In 1890, anti-Semites in the Czarist government presented as evidence of Jewish conspiracies a booklet outlining the plan of rabbinic leaders to topple world governments and thereby achieve world domination. Ultimately proved a forgery, the so-called Protocols of the Elders of Zion drew heavily from an 1864 pamphlet, Dialogue in Hell Between Machiavelli and Montesquieu, written by the French satirist Maurice Joly as an attack against the political aspirations of Napoleon III. Largely influential in developing the world view of Adolph Hitler, there are still those today who cite the Protocols as authentic.
Even the most unlikely conspiracy theories find traction, for people will believe in anything before they believe in nothing.

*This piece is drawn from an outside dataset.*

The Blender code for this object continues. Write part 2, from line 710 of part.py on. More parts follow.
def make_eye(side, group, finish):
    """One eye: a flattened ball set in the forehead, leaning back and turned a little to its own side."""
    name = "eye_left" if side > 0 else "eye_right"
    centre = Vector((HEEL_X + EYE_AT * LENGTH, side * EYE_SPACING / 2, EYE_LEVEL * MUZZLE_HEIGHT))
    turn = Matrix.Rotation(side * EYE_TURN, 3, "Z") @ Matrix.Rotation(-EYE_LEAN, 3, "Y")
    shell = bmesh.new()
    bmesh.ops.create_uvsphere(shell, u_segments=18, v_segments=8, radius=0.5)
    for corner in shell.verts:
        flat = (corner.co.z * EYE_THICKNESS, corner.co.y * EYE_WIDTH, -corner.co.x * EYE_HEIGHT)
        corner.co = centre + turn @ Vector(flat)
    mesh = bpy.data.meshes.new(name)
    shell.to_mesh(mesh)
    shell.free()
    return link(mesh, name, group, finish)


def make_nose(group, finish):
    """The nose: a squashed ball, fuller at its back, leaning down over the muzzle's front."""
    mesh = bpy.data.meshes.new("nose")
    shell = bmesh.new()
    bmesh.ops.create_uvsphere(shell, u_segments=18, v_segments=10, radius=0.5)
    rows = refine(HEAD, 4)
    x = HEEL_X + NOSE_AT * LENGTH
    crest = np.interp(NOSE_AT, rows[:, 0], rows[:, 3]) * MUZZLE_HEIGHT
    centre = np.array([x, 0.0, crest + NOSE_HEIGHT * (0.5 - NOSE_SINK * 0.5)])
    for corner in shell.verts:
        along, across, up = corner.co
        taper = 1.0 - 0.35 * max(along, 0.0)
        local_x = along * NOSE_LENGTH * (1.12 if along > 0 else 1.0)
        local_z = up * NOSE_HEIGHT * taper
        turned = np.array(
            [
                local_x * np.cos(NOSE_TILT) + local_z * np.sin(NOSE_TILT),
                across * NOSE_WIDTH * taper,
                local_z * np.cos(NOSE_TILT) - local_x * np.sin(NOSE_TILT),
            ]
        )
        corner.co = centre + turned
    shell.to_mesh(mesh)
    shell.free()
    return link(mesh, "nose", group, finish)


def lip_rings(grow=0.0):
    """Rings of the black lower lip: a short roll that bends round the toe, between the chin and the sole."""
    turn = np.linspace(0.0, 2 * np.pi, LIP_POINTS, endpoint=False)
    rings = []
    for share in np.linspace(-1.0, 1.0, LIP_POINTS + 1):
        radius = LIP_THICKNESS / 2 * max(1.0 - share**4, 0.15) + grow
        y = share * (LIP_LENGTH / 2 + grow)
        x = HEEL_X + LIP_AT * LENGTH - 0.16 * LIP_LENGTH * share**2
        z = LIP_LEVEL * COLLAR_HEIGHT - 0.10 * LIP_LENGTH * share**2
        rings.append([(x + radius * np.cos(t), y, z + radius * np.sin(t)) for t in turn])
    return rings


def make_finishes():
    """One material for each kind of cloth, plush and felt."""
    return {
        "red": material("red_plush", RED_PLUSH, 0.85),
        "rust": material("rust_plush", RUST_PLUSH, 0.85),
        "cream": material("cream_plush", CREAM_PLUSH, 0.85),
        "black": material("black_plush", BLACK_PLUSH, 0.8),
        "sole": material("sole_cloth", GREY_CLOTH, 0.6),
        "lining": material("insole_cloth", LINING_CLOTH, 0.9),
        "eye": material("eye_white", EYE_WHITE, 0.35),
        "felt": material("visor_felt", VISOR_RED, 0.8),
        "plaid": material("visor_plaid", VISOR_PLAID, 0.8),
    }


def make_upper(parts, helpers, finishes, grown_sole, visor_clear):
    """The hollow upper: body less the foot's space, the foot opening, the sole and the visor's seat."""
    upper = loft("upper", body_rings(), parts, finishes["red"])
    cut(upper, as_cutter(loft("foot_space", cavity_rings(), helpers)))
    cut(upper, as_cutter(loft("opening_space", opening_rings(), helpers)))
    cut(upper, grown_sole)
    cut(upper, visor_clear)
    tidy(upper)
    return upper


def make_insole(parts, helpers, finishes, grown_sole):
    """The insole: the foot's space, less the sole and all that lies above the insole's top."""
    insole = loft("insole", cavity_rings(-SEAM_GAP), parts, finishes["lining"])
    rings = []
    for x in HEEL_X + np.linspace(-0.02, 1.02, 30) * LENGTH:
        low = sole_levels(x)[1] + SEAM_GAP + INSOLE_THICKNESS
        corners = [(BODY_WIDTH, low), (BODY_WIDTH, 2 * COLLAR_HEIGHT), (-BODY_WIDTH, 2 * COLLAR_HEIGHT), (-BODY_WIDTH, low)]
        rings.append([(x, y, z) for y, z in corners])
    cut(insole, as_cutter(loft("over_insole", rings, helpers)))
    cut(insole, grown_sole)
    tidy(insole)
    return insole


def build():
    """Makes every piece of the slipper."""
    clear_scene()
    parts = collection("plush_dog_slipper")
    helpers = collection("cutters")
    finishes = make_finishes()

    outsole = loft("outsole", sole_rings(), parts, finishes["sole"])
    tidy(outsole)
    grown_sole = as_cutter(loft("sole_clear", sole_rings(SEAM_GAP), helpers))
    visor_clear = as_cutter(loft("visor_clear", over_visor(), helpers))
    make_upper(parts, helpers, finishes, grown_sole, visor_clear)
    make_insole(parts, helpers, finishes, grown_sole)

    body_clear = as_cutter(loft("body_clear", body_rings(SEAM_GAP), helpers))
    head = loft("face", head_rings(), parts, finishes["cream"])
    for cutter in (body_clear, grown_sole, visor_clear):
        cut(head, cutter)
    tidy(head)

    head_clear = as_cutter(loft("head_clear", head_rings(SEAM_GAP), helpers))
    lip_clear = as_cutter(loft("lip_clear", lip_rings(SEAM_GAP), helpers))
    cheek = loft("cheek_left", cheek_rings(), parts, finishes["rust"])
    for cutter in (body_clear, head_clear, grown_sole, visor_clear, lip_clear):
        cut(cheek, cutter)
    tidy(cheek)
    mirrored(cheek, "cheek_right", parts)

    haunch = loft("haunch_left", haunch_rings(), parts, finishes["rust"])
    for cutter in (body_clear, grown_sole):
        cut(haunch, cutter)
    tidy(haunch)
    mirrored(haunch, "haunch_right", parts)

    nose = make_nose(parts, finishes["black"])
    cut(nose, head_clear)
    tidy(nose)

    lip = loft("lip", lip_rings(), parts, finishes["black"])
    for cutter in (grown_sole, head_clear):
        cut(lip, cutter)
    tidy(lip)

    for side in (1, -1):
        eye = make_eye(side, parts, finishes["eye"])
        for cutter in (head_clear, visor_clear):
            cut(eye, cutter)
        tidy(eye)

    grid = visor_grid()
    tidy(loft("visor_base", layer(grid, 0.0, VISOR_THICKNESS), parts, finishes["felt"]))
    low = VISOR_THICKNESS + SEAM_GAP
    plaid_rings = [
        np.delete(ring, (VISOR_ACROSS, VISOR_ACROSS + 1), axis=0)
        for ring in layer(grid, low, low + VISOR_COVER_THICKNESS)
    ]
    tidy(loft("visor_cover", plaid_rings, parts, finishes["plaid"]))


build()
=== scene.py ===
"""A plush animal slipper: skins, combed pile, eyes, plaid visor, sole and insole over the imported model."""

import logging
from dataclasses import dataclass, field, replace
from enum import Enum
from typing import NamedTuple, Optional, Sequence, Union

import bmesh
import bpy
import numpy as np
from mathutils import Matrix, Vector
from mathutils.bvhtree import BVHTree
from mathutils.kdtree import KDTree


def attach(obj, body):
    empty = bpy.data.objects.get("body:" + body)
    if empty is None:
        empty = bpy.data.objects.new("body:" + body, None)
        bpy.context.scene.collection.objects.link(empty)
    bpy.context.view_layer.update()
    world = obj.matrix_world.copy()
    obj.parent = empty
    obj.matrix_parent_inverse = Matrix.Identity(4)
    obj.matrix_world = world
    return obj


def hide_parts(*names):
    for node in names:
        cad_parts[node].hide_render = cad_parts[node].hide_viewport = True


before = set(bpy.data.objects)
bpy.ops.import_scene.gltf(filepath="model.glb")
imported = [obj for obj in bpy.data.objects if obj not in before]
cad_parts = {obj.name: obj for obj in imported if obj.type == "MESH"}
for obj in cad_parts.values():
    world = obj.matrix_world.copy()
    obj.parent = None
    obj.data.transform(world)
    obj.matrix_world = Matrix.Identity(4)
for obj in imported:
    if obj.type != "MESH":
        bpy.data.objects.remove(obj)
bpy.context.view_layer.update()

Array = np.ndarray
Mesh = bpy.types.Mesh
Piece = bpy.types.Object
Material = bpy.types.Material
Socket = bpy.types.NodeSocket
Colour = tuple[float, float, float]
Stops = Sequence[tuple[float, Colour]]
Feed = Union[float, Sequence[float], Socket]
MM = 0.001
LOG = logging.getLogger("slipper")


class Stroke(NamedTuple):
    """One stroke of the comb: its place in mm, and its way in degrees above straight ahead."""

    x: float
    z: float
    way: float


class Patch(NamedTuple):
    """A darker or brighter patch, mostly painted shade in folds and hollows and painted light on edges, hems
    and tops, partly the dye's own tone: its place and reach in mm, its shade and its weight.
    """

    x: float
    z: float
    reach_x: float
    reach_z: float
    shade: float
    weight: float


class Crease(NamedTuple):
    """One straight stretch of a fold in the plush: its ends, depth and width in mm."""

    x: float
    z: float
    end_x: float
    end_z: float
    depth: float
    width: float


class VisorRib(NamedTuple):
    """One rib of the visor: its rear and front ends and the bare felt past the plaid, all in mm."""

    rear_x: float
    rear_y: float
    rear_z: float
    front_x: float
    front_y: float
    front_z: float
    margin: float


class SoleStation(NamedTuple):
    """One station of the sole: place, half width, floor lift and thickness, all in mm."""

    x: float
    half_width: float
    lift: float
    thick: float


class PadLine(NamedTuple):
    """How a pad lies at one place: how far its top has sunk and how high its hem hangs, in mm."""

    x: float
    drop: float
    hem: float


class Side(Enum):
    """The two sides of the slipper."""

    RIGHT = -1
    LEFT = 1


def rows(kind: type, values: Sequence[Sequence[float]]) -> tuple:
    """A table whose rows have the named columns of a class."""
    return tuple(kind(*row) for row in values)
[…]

Whether its government cover-ups, neoconservative cabals, alien abduction, or the ghost of Elvis, we’ll believe in whatever assures us that some guiding force is driving the course of our own existence.
And perhaps that is the silver lining. As aimless as our drifting may appear, we do seem conscious that something is missing from our lives. Caught in the paradox between blind faith in the miracles of technology and the persistent yearning of our souls for higher purpose, we look here, look there, look everywhere for something to fill the hollow space inside us.
BEHIND DOOR NUMBER 1
Ultimately, the answer may reside not so much where we look but how we look. This was the message of the great talmudic sage Rabbi Meir when he said:
Do not look at the container but what is in it; for you may find a new vessel filled with old wine, and you may find an old vessel that contains no wine at all.
In modern parlance, we've learned it this way: don’t judge a book by its cover. The problem is that we do just that.
Swept up by glitter and glamour, we spend much more time fixated on outer trappings than inner substance. If we would simply turn the cover or look inside the bottle, a whole new world of understanding would open up before our eyes.
But we don’t want to make the effort. Instead, we shift our attention from one shiny new object to the next. Unfocussed, undirected, unsure where we should turn next – we drift. Undisciplined, we find that authentic wisdom persistently eludes us.
But wisdom is not merely acquired through diligence and discipline; wisdom is the source of diligence and discipline. A fool is neither a dolt nor an ignoramus; he is one who does not wish to become wise. And in a society that increasingly worships vicarious pleasures and superficial achievement, the motivation to acquire wisdom has grown as rare as the discipline necessary for its acquisition.
THEY HAVE EYES BUT CANNOT SEE
There is no cure for intentional blindness. Neither optometrist nor corrective lenses can repair willful myopia. Only by heeding the inner voice pleading for us to pierce the shroud of intellectual darkness can we kindle the light of wisdom. This is the voice that urges us to reject the blandishments of pixilated culture in favor of pursuing genuine purpose.
Elsewhere in the Talmud, Rabbi Dosa son of Harkinas teaches that,
Late morning sleep, mid-afternoon wine, children’s chatter, and participating in assemblies of the ignorant remove a man from his world.
There will always be those who embrace superficiality, terrified of the consequences of commitment and the responsibilities of discovering true meaning. Don’t join in the company of those who drift through the days and years of their lives, indifferent to the timeless wisdom that could save them from themselves.
Instead, seize the day and look toward the mountain tops; or, better yet, to the stars. Seek out the truly wise and sit at their feet to drink from their wisdom. Don’t be afraid of what you might discover, and don’t be dissuaded by the scorn of fools.